* SHORT TASK:
The lines to print start at the one containing "shape.translate(at(first_crest_x(), 0, 0))" and end at the one containing "record = json.load(file)"; print them exactly, ends included, and only them.

* SUPPLIED MATERIAL:
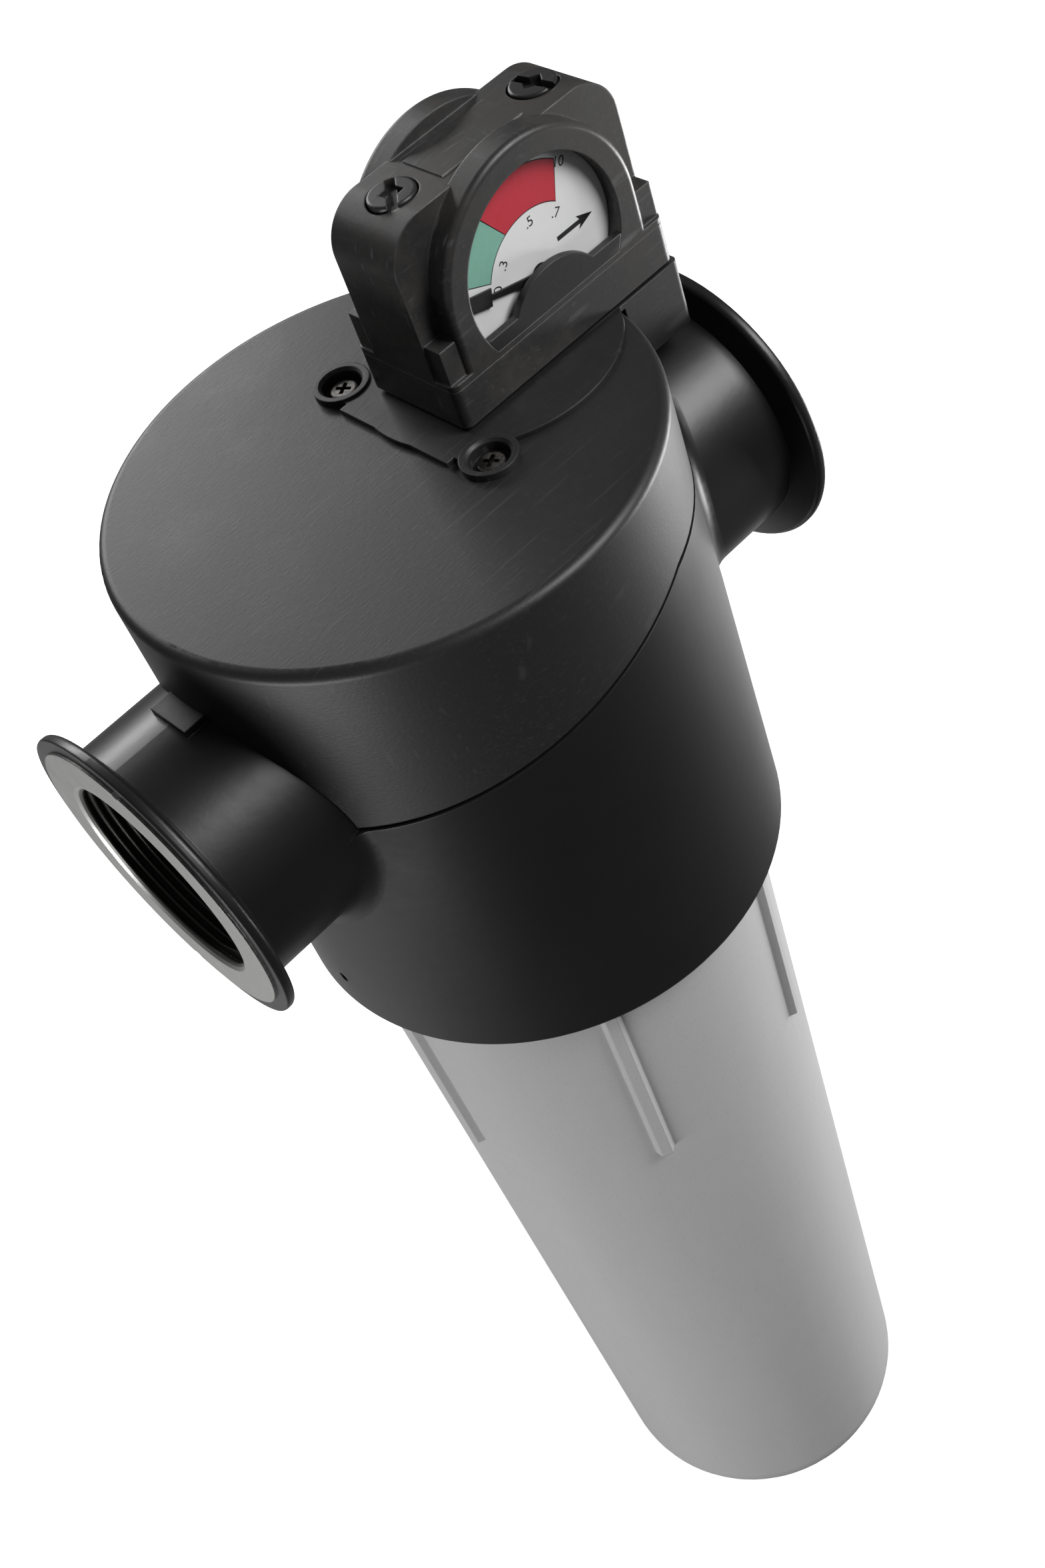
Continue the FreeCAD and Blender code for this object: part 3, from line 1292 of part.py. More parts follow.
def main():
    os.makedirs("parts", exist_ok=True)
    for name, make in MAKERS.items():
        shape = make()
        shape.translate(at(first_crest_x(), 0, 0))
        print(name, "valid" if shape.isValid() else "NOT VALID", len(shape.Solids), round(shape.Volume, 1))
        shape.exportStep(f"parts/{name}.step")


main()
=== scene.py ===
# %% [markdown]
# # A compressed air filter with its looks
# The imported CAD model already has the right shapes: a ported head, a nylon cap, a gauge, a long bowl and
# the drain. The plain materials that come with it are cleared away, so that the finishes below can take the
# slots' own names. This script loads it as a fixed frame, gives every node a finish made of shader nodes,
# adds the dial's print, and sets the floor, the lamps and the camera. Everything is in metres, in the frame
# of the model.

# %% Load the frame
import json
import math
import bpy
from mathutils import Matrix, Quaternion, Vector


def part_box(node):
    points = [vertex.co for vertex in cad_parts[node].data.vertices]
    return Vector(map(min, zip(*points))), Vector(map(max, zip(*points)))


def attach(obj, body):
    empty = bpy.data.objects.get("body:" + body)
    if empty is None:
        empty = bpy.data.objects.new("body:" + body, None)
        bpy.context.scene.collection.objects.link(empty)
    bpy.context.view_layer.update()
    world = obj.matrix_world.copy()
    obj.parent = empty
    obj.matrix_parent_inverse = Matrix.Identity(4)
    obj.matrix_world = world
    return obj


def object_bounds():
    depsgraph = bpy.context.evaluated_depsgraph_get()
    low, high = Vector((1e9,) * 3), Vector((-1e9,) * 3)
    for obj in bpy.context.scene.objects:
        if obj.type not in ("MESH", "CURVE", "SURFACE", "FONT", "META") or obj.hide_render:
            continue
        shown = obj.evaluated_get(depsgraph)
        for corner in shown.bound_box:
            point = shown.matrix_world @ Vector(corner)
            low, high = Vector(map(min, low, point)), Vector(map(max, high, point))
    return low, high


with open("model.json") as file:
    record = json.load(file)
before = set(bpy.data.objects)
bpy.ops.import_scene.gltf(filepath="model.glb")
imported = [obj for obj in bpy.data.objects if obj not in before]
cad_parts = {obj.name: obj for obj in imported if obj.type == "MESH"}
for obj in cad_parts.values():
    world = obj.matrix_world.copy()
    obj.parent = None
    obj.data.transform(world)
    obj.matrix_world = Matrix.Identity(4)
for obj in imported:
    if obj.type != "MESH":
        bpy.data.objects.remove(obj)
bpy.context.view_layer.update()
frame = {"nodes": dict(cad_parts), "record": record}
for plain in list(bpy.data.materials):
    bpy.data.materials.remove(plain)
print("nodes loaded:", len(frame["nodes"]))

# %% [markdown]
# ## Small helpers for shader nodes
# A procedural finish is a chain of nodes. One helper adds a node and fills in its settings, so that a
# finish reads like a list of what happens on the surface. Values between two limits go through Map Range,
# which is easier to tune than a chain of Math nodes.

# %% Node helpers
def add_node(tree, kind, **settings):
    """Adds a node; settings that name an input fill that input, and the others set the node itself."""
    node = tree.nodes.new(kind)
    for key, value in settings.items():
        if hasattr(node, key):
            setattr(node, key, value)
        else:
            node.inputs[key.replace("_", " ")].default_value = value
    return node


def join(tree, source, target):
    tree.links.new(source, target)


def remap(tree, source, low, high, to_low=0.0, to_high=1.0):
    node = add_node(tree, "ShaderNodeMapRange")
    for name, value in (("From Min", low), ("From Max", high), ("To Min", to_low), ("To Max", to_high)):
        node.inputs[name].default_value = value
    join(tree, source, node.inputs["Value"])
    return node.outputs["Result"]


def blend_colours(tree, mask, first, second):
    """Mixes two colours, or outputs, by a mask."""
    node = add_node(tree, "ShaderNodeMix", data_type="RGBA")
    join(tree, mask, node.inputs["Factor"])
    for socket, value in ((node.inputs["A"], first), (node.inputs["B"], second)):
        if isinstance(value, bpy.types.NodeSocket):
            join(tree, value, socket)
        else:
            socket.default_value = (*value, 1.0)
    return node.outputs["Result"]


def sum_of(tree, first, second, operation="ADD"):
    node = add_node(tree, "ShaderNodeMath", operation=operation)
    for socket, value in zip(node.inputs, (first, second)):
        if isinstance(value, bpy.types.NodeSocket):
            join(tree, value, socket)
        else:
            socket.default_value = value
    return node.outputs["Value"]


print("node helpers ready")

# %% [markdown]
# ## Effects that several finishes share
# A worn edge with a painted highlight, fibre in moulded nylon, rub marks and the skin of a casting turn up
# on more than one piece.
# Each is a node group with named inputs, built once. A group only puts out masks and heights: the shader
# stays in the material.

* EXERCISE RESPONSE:
        shape.translate(at(first_crest_x(), 0, 0))
        print(name, "valid" if shape.isValid() else "NOT VALID", len(shape.Solids), round(shape.Volume, 1))
        shape.exportStep(f"parts/{name}.step")


main()
=== scene.py ===
# %% [markdown]
# # A compressed air filter with its looks
# The imported CAD model already has the right shapes: a ported head, a nylon cap, a gauge, a long bowl and
# the drain. The plain materials that come with it are cleared away, so that the finishes below can take the
# slots' own names. This script loads it as a fixed frame, gives every node a finish made of shader nodes,
# adds the dial's print, and sets the floor, the lamps and the camera. Everything is in metres, in the frame
# of the model.

# %% Load the frame
import json
import math
import bpy
from mathutils import Matrix, Quaternion, Vector


def part_box(node):
    points = [vertex.co for vertex in cad_parts[node].data.vertices]
    return Vector(map(min, zip(*points))), Vector(map(max, zip(*points)))


def attach(obj, body):
    empty = bpy.data.objects.get("body:" + body)
    if empty is None:
        empty = bpy.data.objects.new("body:" + body, None)
        bpy.context.scene.collection.objects.link(empty)
    bpy.context.view_layer.update()
    world = obj.matrix_world.copy()
    obj.parent = empty
    obj.matrix_parent_inverse = Matrix.Identity(4)
    obj.matrix_world = world
    return obj


def object_bounds():
    depsgraph = bpy.context.evaluated_depsgraph_get()
    low, high = Vector((1e9,) * 3), Vector((-1e9,) * 3)
    for obj in bpy.context.scene.objects:
        if obj.type not in ("MESH", "CURVE", "SURFACE", "FONT", "META") or obj.hide_render:
            continue
        shown = obj.evaluated_get(depsgraph)
        for corner in shown.bound_box:
            point = shown.matrix_world @ Vector(corner)
            low, high = Vector(map(min, low, point)), Vector(map(max, high, point))
    return low, high


with open("model.json") as file:
    record = json.load(file)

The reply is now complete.